#### Data section ####
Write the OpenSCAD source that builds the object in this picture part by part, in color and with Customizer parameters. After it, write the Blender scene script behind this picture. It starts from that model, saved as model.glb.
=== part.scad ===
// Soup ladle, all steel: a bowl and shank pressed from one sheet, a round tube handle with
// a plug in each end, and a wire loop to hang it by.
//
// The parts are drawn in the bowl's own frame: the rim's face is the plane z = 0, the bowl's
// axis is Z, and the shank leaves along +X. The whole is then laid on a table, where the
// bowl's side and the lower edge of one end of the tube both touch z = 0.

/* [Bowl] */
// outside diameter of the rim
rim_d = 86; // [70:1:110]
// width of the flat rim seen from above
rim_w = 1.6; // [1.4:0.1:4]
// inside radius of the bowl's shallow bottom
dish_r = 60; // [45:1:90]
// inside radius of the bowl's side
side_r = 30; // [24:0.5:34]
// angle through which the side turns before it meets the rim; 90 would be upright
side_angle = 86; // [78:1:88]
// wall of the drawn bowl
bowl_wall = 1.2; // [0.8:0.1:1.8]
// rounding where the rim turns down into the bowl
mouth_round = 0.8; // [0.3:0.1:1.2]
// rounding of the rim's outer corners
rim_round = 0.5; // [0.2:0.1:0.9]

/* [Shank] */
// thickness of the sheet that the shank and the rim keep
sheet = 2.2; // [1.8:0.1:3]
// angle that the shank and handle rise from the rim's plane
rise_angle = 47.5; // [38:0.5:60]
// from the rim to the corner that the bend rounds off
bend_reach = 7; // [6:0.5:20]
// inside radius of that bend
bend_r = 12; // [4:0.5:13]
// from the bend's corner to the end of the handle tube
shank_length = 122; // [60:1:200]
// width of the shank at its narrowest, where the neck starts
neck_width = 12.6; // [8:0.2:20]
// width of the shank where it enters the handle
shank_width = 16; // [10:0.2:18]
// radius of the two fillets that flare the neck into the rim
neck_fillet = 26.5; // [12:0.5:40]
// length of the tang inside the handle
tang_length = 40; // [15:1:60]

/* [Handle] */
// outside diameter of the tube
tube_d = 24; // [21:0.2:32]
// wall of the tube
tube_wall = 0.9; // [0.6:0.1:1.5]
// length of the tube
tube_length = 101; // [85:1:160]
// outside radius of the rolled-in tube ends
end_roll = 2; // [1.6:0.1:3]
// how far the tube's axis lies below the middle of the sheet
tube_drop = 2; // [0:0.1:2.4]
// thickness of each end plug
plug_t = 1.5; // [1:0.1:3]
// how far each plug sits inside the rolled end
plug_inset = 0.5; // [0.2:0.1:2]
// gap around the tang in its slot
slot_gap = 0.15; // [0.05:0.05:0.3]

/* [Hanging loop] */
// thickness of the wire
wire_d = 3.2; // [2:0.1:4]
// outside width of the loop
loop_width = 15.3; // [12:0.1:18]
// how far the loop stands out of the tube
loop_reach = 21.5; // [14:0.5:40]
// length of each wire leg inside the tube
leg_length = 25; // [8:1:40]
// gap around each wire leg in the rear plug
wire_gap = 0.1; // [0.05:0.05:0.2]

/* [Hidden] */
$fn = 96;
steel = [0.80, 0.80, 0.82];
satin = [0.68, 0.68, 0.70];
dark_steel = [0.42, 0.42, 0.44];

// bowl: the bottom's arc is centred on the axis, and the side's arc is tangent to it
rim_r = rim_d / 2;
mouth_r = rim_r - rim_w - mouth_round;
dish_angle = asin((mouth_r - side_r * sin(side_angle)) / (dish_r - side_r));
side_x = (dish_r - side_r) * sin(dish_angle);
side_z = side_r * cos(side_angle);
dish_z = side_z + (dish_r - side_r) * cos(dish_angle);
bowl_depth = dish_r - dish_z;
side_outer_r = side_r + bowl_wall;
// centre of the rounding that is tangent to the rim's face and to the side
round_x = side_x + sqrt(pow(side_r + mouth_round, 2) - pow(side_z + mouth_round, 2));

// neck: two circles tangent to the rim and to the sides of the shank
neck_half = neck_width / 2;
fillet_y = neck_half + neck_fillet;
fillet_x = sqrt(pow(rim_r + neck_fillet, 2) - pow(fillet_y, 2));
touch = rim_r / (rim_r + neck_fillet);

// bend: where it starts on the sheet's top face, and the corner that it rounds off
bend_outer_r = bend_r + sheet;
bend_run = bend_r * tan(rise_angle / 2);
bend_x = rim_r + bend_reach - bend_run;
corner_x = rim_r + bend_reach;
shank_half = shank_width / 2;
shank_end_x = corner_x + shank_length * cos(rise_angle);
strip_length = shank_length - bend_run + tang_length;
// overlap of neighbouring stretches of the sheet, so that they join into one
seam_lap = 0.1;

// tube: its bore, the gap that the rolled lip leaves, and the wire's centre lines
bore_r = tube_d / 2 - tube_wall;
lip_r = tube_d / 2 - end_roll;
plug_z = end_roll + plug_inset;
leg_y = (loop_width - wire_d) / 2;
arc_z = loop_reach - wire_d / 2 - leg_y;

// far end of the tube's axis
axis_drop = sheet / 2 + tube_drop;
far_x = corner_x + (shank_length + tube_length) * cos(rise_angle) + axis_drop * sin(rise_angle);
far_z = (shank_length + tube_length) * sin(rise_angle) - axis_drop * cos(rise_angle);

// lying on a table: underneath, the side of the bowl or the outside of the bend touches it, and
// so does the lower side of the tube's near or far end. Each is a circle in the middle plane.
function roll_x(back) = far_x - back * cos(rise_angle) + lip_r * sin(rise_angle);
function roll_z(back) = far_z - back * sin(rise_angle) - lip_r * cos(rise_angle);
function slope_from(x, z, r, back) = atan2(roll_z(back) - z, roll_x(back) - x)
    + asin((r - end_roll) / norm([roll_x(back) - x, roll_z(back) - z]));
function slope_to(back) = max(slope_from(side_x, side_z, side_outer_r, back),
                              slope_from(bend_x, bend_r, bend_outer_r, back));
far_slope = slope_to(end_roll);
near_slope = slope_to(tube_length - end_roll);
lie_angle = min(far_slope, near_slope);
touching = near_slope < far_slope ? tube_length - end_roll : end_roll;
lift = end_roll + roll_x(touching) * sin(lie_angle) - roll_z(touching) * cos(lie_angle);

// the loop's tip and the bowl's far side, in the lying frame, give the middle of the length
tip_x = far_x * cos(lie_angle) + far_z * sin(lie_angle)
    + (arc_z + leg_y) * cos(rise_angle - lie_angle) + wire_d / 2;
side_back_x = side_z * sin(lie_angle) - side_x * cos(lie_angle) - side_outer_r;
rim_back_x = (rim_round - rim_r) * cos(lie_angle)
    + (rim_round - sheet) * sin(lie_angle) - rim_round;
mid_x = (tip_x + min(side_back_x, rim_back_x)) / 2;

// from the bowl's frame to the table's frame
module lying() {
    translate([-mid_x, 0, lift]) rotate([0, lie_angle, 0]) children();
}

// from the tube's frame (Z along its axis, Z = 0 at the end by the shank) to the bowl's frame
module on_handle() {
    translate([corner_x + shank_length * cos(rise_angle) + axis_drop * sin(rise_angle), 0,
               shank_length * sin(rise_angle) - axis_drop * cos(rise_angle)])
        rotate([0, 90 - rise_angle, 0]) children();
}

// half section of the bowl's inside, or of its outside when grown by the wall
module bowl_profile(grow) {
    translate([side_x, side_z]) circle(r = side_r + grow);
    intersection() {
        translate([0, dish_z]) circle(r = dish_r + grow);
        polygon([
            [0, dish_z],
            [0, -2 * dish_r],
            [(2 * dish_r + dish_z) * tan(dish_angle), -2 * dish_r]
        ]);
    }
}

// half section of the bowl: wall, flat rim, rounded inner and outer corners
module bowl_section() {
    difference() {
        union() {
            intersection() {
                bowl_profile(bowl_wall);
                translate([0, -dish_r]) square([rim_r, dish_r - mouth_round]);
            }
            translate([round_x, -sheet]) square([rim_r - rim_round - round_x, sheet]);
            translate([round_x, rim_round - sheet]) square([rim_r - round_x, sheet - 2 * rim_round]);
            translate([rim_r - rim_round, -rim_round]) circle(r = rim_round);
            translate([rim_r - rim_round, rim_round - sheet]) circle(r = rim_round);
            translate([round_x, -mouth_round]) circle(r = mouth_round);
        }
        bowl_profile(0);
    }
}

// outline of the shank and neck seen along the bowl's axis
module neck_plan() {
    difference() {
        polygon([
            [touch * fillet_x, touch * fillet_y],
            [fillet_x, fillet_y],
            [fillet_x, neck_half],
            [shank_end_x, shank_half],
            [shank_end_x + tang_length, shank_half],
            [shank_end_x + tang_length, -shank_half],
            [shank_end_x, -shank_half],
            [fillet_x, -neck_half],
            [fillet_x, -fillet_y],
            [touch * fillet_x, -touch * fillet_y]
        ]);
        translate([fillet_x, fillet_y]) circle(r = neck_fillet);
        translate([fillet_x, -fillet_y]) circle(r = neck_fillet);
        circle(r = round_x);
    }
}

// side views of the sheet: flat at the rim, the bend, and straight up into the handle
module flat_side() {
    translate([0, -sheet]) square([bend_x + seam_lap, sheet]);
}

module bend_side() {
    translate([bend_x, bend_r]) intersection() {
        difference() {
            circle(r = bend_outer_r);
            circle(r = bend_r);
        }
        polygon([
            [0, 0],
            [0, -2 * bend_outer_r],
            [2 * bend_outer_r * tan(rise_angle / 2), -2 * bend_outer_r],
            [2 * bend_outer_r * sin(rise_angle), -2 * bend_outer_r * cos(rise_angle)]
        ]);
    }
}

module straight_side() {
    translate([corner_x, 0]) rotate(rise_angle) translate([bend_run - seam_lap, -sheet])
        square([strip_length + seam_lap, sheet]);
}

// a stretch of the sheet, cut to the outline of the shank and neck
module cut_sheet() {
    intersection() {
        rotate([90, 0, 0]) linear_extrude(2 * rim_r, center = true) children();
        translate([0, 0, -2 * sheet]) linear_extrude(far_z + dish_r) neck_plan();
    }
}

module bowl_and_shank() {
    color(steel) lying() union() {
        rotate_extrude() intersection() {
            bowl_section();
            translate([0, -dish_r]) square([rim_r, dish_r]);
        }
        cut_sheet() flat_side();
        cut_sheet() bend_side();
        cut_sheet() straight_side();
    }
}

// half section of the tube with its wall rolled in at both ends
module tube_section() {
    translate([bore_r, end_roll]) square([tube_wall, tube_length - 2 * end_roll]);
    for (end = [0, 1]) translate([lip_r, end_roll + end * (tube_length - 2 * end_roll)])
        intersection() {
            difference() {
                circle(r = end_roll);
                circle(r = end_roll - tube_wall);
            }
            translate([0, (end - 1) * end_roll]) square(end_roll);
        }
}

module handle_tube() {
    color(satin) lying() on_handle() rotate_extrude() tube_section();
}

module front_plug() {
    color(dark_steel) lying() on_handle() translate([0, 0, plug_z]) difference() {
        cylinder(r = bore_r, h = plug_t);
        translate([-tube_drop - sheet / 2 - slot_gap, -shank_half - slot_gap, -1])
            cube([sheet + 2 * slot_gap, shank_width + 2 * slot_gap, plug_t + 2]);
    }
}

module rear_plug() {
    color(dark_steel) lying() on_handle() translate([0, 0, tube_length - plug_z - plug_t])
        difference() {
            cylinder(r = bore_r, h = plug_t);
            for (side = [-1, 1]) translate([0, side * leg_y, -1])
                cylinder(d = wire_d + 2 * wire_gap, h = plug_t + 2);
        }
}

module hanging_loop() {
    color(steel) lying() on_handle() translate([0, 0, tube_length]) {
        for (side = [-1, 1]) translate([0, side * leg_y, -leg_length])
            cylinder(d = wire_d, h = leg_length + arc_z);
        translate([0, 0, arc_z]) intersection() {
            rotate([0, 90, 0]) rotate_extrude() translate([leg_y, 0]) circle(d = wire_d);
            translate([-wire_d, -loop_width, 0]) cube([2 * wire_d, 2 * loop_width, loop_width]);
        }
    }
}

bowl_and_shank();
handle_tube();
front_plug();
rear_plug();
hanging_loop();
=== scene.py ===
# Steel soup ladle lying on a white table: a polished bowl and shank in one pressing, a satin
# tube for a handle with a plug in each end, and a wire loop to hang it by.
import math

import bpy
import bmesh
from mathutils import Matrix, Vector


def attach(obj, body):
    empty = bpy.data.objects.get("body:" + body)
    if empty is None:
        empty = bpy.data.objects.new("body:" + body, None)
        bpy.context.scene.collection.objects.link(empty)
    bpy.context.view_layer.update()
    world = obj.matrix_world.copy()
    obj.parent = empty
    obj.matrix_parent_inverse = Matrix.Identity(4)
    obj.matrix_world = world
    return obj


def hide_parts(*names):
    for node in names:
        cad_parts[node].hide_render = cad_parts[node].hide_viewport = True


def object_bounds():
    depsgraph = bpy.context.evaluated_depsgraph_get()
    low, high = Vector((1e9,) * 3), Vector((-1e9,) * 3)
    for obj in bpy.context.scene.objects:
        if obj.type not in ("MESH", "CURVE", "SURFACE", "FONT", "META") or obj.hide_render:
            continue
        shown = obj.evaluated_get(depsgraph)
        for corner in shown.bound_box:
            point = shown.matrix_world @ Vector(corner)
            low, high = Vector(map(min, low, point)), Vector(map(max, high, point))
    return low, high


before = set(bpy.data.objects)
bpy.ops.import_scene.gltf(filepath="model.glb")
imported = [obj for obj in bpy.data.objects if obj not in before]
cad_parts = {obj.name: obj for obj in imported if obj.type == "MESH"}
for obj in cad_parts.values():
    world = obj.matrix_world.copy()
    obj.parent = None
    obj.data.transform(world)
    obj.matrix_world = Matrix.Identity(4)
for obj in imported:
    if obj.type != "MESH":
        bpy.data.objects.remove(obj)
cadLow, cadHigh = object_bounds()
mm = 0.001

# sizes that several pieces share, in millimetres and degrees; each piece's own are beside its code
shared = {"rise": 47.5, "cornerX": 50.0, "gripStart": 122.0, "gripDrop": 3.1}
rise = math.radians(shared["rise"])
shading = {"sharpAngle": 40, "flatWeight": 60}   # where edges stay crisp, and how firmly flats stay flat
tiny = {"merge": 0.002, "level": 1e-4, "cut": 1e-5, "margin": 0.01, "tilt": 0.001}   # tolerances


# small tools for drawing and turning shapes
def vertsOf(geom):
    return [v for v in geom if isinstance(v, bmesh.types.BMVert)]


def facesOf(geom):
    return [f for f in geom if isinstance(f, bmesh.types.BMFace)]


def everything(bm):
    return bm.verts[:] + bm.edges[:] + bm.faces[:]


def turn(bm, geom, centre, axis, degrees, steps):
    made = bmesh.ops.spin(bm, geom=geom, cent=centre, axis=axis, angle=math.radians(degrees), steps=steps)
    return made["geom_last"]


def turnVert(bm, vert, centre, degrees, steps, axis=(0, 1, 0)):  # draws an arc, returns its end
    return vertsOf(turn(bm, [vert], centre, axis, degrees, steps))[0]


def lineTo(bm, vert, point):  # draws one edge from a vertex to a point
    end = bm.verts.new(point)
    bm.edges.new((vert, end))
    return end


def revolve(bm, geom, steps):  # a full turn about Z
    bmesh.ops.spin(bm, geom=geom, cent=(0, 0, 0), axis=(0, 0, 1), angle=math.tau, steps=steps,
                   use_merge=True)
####
Begin with the line containing "rotate([0, 90, 0])", end with the line containing "return low, high", and transcribe exactly every line in that span, with nothing added.

            rotate([0, 90, 0]) rotate_extrude() translate([leg_y, 0]) circle(d = wire_d);
            translate([-wire_d, -loop_width, 0]) cube([2 * wire_d, 2 * loop_width, loop_width]);
        }
    }
}

bowl_and_shank();
handle_tube();
front_plug();
rear_plug();
hanging_loop();
=== scene.py ===
# Steel soup ladle lying on a white table: a polished bowl and shank in one pressing, a satin
# tube for a handle with a plug in each end, and a wire loop to hang it by.
import math

import bpy
import bmesh
from mathutils import Matrix, Vector


def attach(obj, body):
    empty = bpy.data.objects.get("body:" + body)
    if empty is None:
        empty = bpy.data.objects.new("body:" + body, None)
        bpy.context.scene.collection.objects.link(empty)
    bpy.context.view_layer.update()
    world = obj.matrix_world.copy()
    obj.parent = empty
    obj.matrix_parent_inverse = Matrix.Identity(4)
    obj.matrix_world = world
    return obj


def hide_parts(*names):
    for node in names:
        cad_parts[node].hide_render = cad_parts[node].hide_viewport = True


def object_bounds():
    depsgraph = bpy.context.evaluated_depsgraph_get()
    low, high = Vector((1e9,) * 3), Vector((-1e9,) * 3)
    for obj in bpy.context.scene.objects:
        if obj.type not in ("MESH", "CURVE", "SURFACE", "FONT", "META") or obj.hide_render:
            continue
        shown = obj.evaluated_get(depsgraph)
        for corner in shown.bound_box:
            point = shown.matrix_world @ Vector(corner)
            low, high = Vector(map(min, low, point)), Vector(map(max, high, point))
    return low, high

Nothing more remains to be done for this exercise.